Object data in JSON
* start *

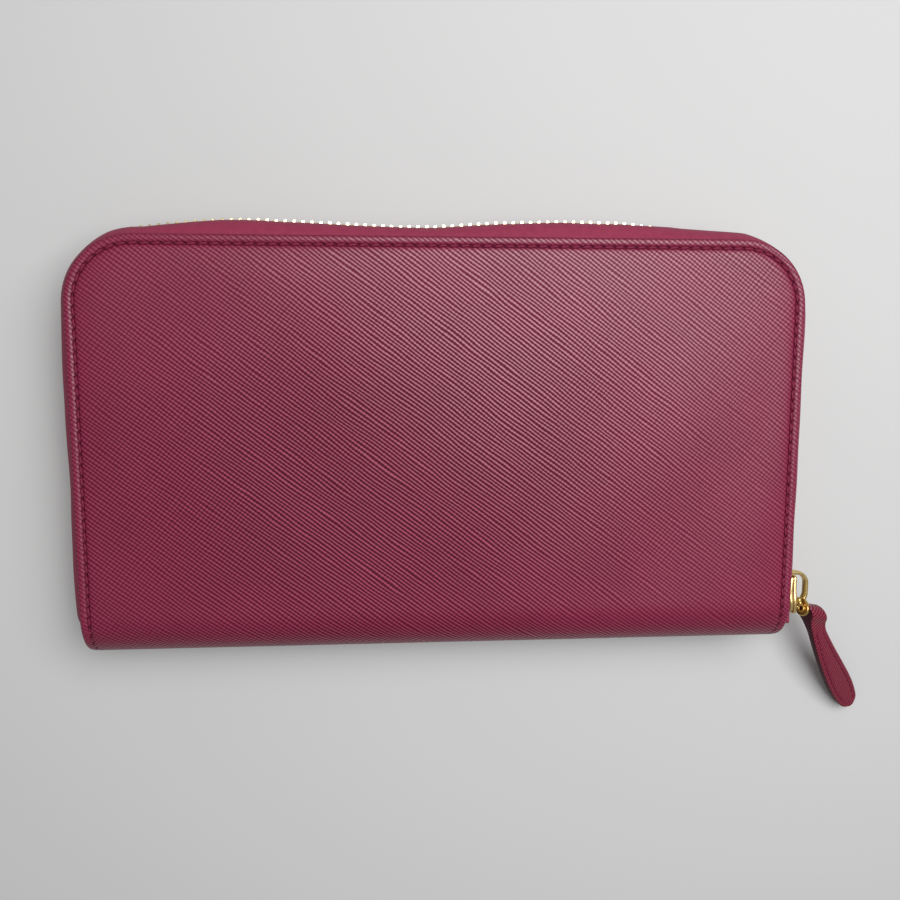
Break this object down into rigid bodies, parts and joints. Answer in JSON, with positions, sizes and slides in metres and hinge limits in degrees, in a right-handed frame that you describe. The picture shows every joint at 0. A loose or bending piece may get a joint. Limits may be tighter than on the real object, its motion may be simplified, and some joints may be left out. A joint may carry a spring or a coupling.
{
  "type": "zip around wallet",
  "caption": "Long wallet in cross-grain leather: a zip runs round its open edges to a slider with a leather pull; inside are card pockets, note compartments and a zipped coin pocket.",
  "frame": {"origin": "middle of the rear cover's outer face, on which the wallet lies", "axes": "+X along the spine towards the slider, +Y from the spine to the far zipped edge, +Z from the rear cover to the front cover"},
  "size_m": [0.2283, 0.1425, 0.025],
  "materials": {
    "outer_leather": "cross-hatch embossed, satin",
    "inner_leather": "cross-hatch embossed, satin",
    "lining_leather": "smooth, matte",
    "zip_tape": "woven twill",
    "thread": "waxed thread",
    "board": "raw board",
    "gold_metal": "polished pale gold plating"
  },
  "bodies": {
    "rear_cover": {"rear_outer_leather": "outer_leather", "rear_board": "board", "rear_lining": "lining_leather", "rear_stitching": "thread", "spine_leather": "outer_leather", "spine_lining": "lining_leather", "rear_card_panel": "lining_leather", "rear_card_pocket_1": "inner_leather", "rear_card_pocket_2": "inner_leather", "rear_card_pocket_3": "inner_leather", "rear_card_pocket_4": "inner_leather", "rear_pocket_stitching": "thread", "zip_tape_rear": "zip_tape", "zip_teeth_rear": "gold_metal", "zip_top_stop_rear": "gold_metal", "zip_bottom_stop": "gold_metal", "zip_end_tab_left": "outer_leather", "zip_end_tab_right": "outer_leather", "gusset_left_rear": "lining_leather", "gusset_right_rear": "lining_leather", "accordion_base": "lining_leather"},
    "front_cover": {"front_outer_leather": "outer_leather", "front_board": "board", "front_lining": "lining_leather", "front_stitching": "thread", "front_card_panel": "lining_leather", "front_card_pocket_1": "inner_leather", "front_card_pocket_2": "inner_leather", "front_card_pocket_3": "inner_leather", "front_card_pocket_4": "inner_leather", "front_pocket_stitching": "thread", "zip_tape_front": "zip_tape", "zip_teeth_front": "gold_metal", "zip_top_stop_front": "gold_metal", "gusset_left_front": "lining_leather", "gusset_right_front": "lining_leather"},
    "coin_pocket": {"coin_rear_wall": "inner_leather", "coin_front_wall": "inner_leather", "coin_band": "lining_leather", "coin_tape_rear": "zip_tape", "coin_tape_front": "zip_tape", "coin_teeth_rear": "gold_metal", "coin_teeth_front": "gold_metal", "coin_zip_stops": "gold_metal"},
    "zip_slider": {"slider_body": "gold_metal", "slider_bridge": "gold_metal"},
    "zip_pull_link": {"pull_link": "gold_metal", "pull_pin": "gold_metal"},
    "zip_pull_tab": {"pull_loop": "outer_leather", "pull_face_leather": "outer_leather", "pull_back_leather": "outer_leather", "pull_stitching": "thread"},
    "coin_zip_slider": {"coin_slider_body": "gold_metal", "coin_slider_bridge": "gold_metal"},
    "coin_zip_pull": {"coin_pull": "gold_metal"}
  },
  "joints": [
    {"name": "cover_open", "type": "hinge", "parent": "rear_cover", "child": "front_cover", "pos_m": [0, -0.055, 0.0125], "axis": [1, 0, 0], "range_deg": [0, 50], "deforming": ["spine_leather", "spine_lining", "accordion_base", "gusset_left_rear", "gusset_right_rear", "gusset_left_front", "gusset_right_front", "zip_tape_rear", "zip_tape_front"]},
    {"name": "coin_pocket_open", "type": "hinge", "parent": "rear_cover", "child": "coin_pocket", "pos_m": [0, -0.055, 0.0125], "axis": [1, 0, 0], "range_deg": [0, 25]},
    {"name": "zip_slide", "type": "slide", "parent": "rear_cover", "child": "zip_slider", "axis": [0, 1, 0], "range_m": [0, 0.072], "deforming": ["zip_teeth_rear", "zip_teeth_front"]},
    {"name": "link_swing", "type": "hinge", "parent": "zip_slider", "child": "zip_pull_link", "pos_m": [0.10275, -0.0451, 0.0125], "axis": [0, 0, 1], "range_deg": [-8, 30]},
    {"name": "pull_lift", "type": "hinge", "parent": "zip_pull_link", "child": "zip_pull_tab", "pos_m": [0.10771, -0.04961, 0.01225], "axis": [-0.8706, 0.0502, 0.4894], "range_deg": [0, 60]},
    {"name": "coin_zip_slide", "type": "slide", "parent": "coin_pocket", "child": "coin_zip_slider", "axis": [-1, 0, 0], "range_m": [0, 0.136], "deforming": ["coin_teeth_rear", "coin_teeth_front"]},
    {"name": "coin_pull_swing", "type": "hinge", "parent": "coin_zip_slider", "child": "coin_zip_pull", "pos_m": [0.07125, 0.04855, 0.0125], "axis": [0, 0, 1], "range_deg": [-25, 0]}
  ],
  "couplings": [
    {"joint": "coin_pocket_open", "follows": "cover_open", "ratio": 0.5}
  ]
}
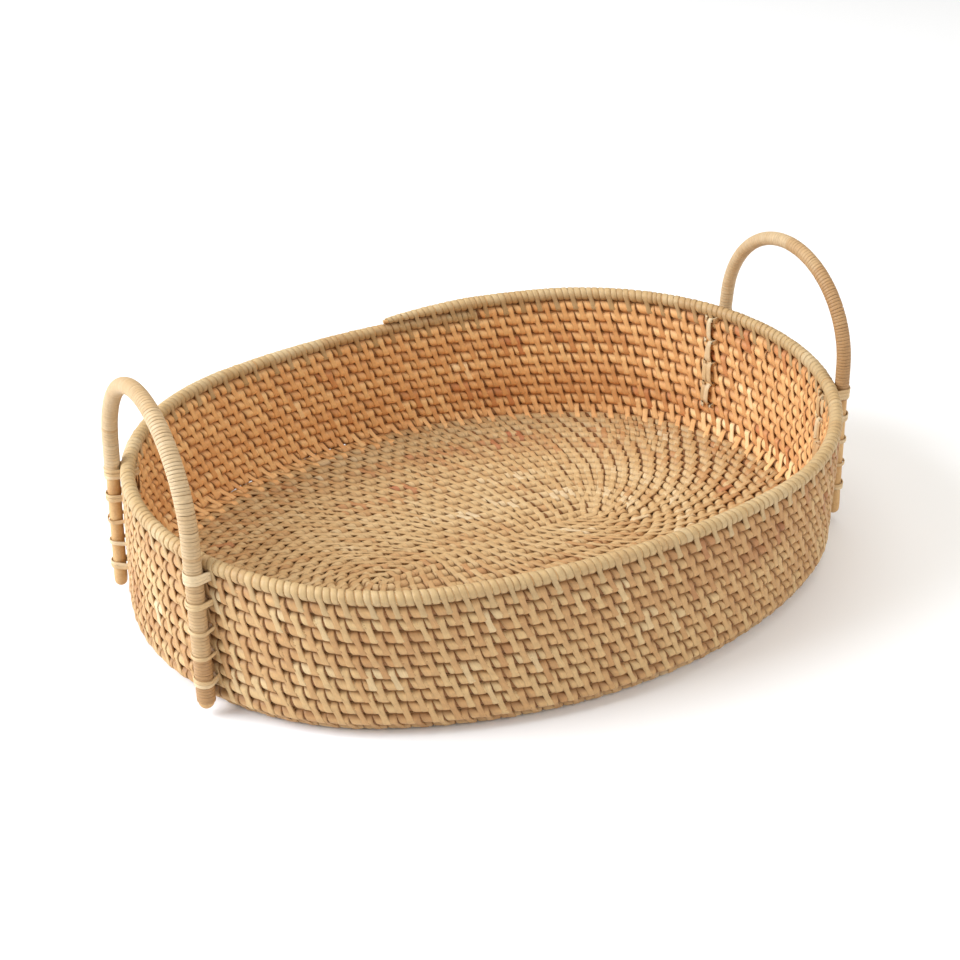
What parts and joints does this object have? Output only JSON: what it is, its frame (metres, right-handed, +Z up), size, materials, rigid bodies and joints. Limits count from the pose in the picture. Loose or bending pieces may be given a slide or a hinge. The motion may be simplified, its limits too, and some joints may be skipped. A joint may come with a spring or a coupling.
{
  "type": "serving tray",
  "caption": "Oval coiled-rattan serving tray with a bound spiral base, a low helical wall with a stepped rim end and two wrapped hoop handles lashed to the long ends.",
  "frame": {"origin": "on the table surface, under the middle of the tray's bounding box", "axes": "+X along the tray's length towards the right-hand handle, +Y to the rear where the rim's end lies, +Z up"},
  "size_m": [0.4721, 0.348, 0.1786],
  "materials": {
    "core_cane": "dry matt cane, darker brown in the gaps between stitches",
    "base_binding": "split rattan peel, pale straw, satin",
    "wall_binding": "split rattan peel, warm honey, satin with darker edges",
    "handle_cane": "round rattan cane, peeled, matt",
    "handle_wrap": "narrow split rattan peel wound closely, satin",
    "lashing_peel": "split rattan peel, satin"
  },
  "bodies": {
    "root": {"base_01_binding": "base_binding", "base_01_cane": "core_cane", "base_02_binding": "base_binding", "base_02_cane": "core_cane", "base_03_binding": "base_binding", "base_03_cane": "core_cane", "base_04_binding": "base_binding", "base_04_cane": "core_cane", "base_05_binding": "base_binding", "base_05_cane": "core_cane", "base_06_binding": "base_binding", "base_06_cane": "core_cane", "base_07_binding": "base_binding", "base_07_cane": "core_cane", "left_front_inner_strand": "lashing_peel", "left_front_lashings": "lashing_peel", "left_handle_cane": "handle_cane", "left_handle_wrap": "handle_wrap", "left_rear_inner_strand": "lashing_peel", "left_rear_lashings": "lashing_peel", "right_front_inner_strand": "lashing_peel", "right_front_lashings": "lashing_peel", "right_handle_cane": "handle_cane", "right_handle_wrap": "handle_wrap", "right_rear_inner_strand": "lashing_peel", "right_rear_lashings": "lashing_peel", "rim_binding": "wall_binding", "rim_cane": "core_cane", "wall_01_binding": "wall_binding", "wall_01_cane": "core_cane", "wall_02_binding": "wall_binding", "wall_02_cane": "core_cane", "wall_03_binding": "wall_binding", "wall_03_cane": "core_cane", "wall_04_binding": "wall_binding", "wall_04_cane": "core_cane", "wall_05_binding": "wall_binding", "wall_05_cane": "core_cane", "wall_06_binding": "wall_binding", "wall_06_cane": "core_cane", "wall_07_binding": "wall_binding", "wall_07_cane": "core_cane", "wall_08_binding": "wall_binding", "wall_08_cane": "core_cane", "wall_09_binding": "wall_binding", "wall_09_cane": "core_cane", "wall_10_binding": "wall_binding", "wall_10_cane": "core_cane", "wall_11_binding": "wall_binding", "wall_11_cane": "core_cane"}
  },
  "joints": []
}
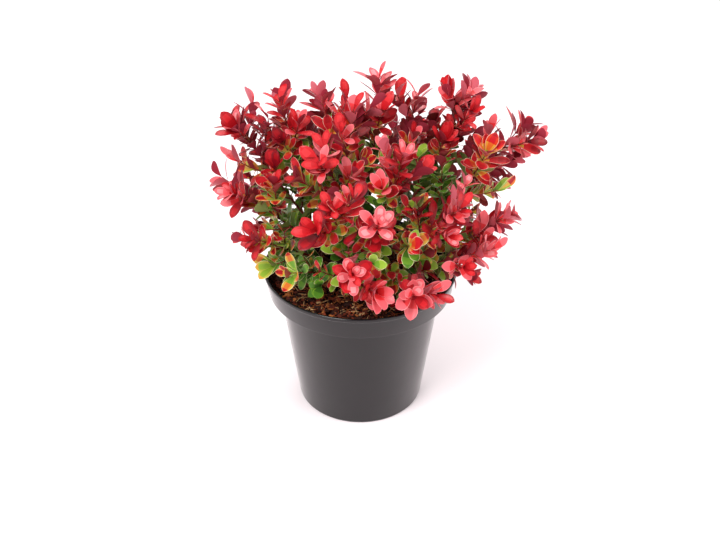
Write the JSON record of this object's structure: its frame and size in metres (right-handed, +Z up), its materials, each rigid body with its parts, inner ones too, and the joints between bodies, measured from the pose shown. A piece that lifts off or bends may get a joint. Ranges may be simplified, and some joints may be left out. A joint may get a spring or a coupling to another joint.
{
  "type": "potted shrub",
  "caption": "Compact potted barberry shrub: upright twiggy shoots of small obovate red and green leaves rising from a root crown in a round black nursery pot full of compost.",
  "frame": {"origin": "middle of the pot's flat underside", "axes": "+Z up along the pot's axis, the side seen in the picture faces -Y, +X to the viewer's right"},
  "size_m": [0.3145, 0.254, 0.3409],
  "materials": {
    "pot": "glossy black injection-moulded polypropylene",
    "compost": "damp dark peat compost with bark fibres",
    "bark": "red-brown young bark, matt",
    "coral_leaf": "satin coral to crimson young leaves",
    "red_leaf": "satin dark red leaves",
    "green_leaf": "satin green leaves with red tips and pale margins"
  },
  "bodies": {
    "root": {"pot": "pot", "compost": "compost", "root_crown": "bark", "bough_middle": "bark", "bough_top": "bark", "bough_top_right": "bark", "bough_front_upper": "bark", "bough_left_middle": "bark", "bough_back_top_left": "bark", "bough_right_top": "bark", "bough_far_right": "bark", "bough_front_right": "bark", "bough_front_middle": "bark", "bough_front_left": "bark", "bough_left_side": "bark", "bough_left_top": "bark", "bough_left_upper": "bark", "bough_back_left": "bark", "bough_back_middle": "bark", "bough_back_right": "bark", "bough_right_side": "bark", "bough_right_low": "bark", "bough_front_right_low": "bark", "bough_front_right_rim": "bark", "bough_front_low": "bark", "bough_front_left_low": "bark", "bough_left_low": "bark", "bough_back_left_low": "bark", "bough_back_low": "bark", "bough_back_right_low": "bark", "foliage_middle": "coral_leaf", "foliage_top": "coral_leaf", "foliage_top_right": "coral_leaf", "foliage_front_upper": "coral_leaf", "foliage_left_middle": "coral_leaf", "foliage_back_top_left": "coral_leaf", "foliage_right_top": "red_leaf", "foliage_far_right": "red_leaf", "foliage_front_right": "red_leaf", "foliage_front_middle": "red_leaf", "foliage_front_left": "red_leaf", "foliage_left_side": "red_leaf", "foliage_left_top": "red_leaf", "foliage_left_upper": "red_leaf", "foliage_back_left": "red_leaf", "foliage_back_middle": "red_leaf", "foliage_back_right": "red_leaf", "foliage_right_side": "green_leaf", "foliage_right_low": "green_leaf", "foliage_front_right_low": "green_leaf", "foliage_front_right_rim": "green_leaf", "foliage_front_low": "green_leaf", "foliage_front_left_low": "green_leaf", "foliage_left_low": "green_leaf", "foliage_back_left_low": "green_leaf", "foliage_back_low": "green_leaf", "foliage_back_right_low": "green_leaf"}
  },
  "joints": []
}
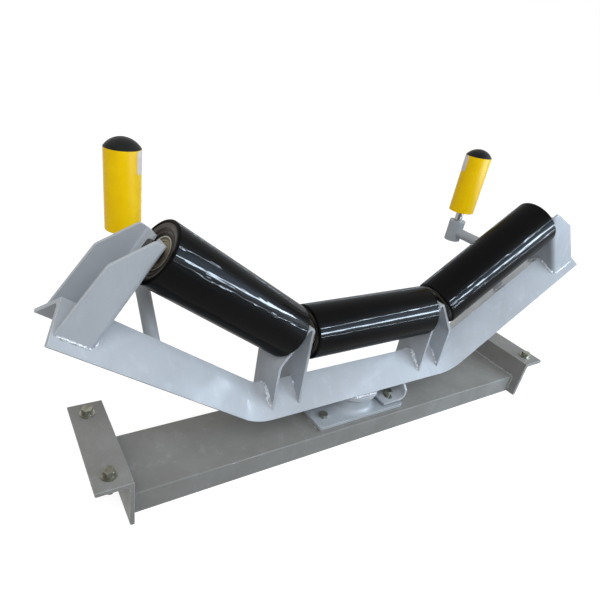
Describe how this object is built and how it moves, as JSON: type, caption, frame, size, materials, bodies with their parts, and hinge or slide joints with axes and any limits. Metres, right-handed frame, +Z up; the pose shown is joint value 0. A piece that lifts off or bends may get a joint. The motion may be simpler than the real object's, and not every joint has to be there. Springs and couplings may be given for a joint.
{
  "type": "troughing idler set",
  "caption": "Self-aligning troughing idler: a trough of rollers on a bent beam that swivels on a channel base, with upright guide rollers behind.",
  "frame": {"origin": "middle of the four foot bolts, on the face of the feet that rests on the stringers", "axes": "+X across the conveyor, +Y along the belt towards the guide rollers, +Z up"},
  "size_m": [1.239, 0.3317, 0.5735],
  "materials": {
    "frame_paint": "light blue-grey gloss paint",
    "base_paint": "warm grey gloss paint",
    "zinc": "zinc-plated",
    "steel": "ground steel",
    "dark_steel": "dark oiled steel",
    "black_roller": "glossy black paint",
    "pressed_seat": "black painted pressing",
    "seal": "moulded seal",
    "yellow_sleeve": "smooth yellow sleeve",
    "black_cap": "moulded plug"
  },
  "bodies": {
    "base": {"base_channel": "base_paint", "end_angle_left": "base_paint", "end_angle_right": "base_paint", "foot_bolts": "zinc", "foot_spring_washers": "zinc", "foot_flat_washers": "zinc", "pivot_base_plate": "base_paint", "pivot_housing": "base_paint", "pivot_outer_rings": "steel", "pivot_bolts": "zinc", "stop_bolt": "zinc", "pivot_nuts": "zinc"},
    "swivel_frame": {"swivel_beam": "frame_paint", "inner_bracket_left": "frame_paint", "inner_bracket_right": "frame_paint", "outer_bracket_left": "frame_paint", "outer_bracket_right": "frame_paint", "pivot_head": "frame_paint", "king_pin": "steel", "king_pin_nut": "zinc", "pivot_inner_rings": "steel", "swivel_stop": "frame_paint", "guide_arm_left": "frame_paint", "guide_arm_right": "frame_paint", "guide_spindle_left": "dark_steel", "guide_spindle_right": "dark_steel", "guide_inner_rings_left": "steel", "guide_inner_rings_right": "steel", "roller_shaft_left": "steel", "roller_shaft_centre": "steel", "roller_shaft_right": "steel", "shaft_inner_rings_left": "steel", "shaft_inner_rings_centre": "steel", "shaft_inner_rings_right": "steel", "shaft_circlips_left": "dark_steel", "shaft_circlips_centre": "dark_steel", "shaft_circlips_right": "dark_steel"},
    "roller_left": {"roller_shell_left": "black_roller", "bearing_seats_left": "pressed_seat", "roller_outer_rings_left": "steel", "roller_seals_left": "seal"},
    "roller_centre": {"roller_shell_centre": "black_roller", "bearing_seats_centre": "pressed_seat", "roller_outer_rings_centre": "steel", "roller_seals_centre": "seal"},
    "roller_right": {"roller_shell_right": "black_roller", "bearing_seats_right": "pressed_seat", "roller_outer_rings_right": "steel", "roller_seals_right": "seal"},
    "guide_left": {"guide_shell_left": "yellow_sleeve", "guide_cap_left": "black_cap", "guide_seats_left": "pressed_seat", "guide_outer_rings_left": "steel"},
    "guide_right": {"guide_shell_right": "yellow_sleeve", "guide_cap_right": "black_cap", "guide_seats_right": "pressed_seat", "guide_outer_rings_right": "steel"}
  },
  "joints": [
    {"name": "swivel", "type": "hinge", "parent": "base", "child": "swivel_frame", "pos_m": [0, -0.015, 0], "axis": [0, 0, 1], "range_deg": [-6, 6]},
    {"name": "roller_left_spin", "type": "hinge", "parent": "swivel_frame", "child": "roller_left", "pos_m": [-0.3277, -0.015, 0.27554], "axis": [-0.8192, 0, 0.5736], "continuous": true},
    {"name": "roller_centre_spin", "type": "hinge", "parent": "swivel_frame", "child": "roller_centre", "pos_m": [0, -0.015, 0.1735], "axis": [1, 0, 0], "continuous": true},
    {"name": "roller_right_spin", "type": "hinge", "parent": "swivel_frame", "child": "roller_right", "pos_m": [0.3277, -0.015, 0.27554], "axis": [0.8192, 0, 0.5736], "continuous": true},
    {"name": "guide_left_spin", "type": "hinge", "parent": "swivel_frame", "child": "guide_left", "pos_m": [-0.447, 0.19, 0.39], "axis": [0, 0, 1], "continuous": true},
    {"name": "guide_right_spin", "type": "hinge", "parent": "swivel_frame", "child": "guide_right", "pos_m": [0.447, 0.19, 0.39], "axis": [0, 0, 1], "continuous": true}
  ]
}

* end *

_Problem_
Leave out every line without the string "bending" and copy the rest.

_Exercise solution_
Break this object down into rigid bodies, parts and joints. Answer in JSON, with positions, sizes and slides in metres and hinge limits in degrees, in a right-handed frame that you describe. The picture shows every joint at 0. A loose or bending piece may get a joint. Limits may be tighter than on the real object, its motion may be simplified, and some joints may be left out. A joint may carry a spring or a coupling.
What parts and joints does this object have? Output only JSON: what it is, its frame (metres, right-handed, +Z up), size, materials, rigid bodies and joints. Limits count from the pose in the picture. Loose or bending pieces may be given a slide or a hinge. The motion may be simplified, its limits too, and some joints may be skipped. A joint may come with a spring or a coupling.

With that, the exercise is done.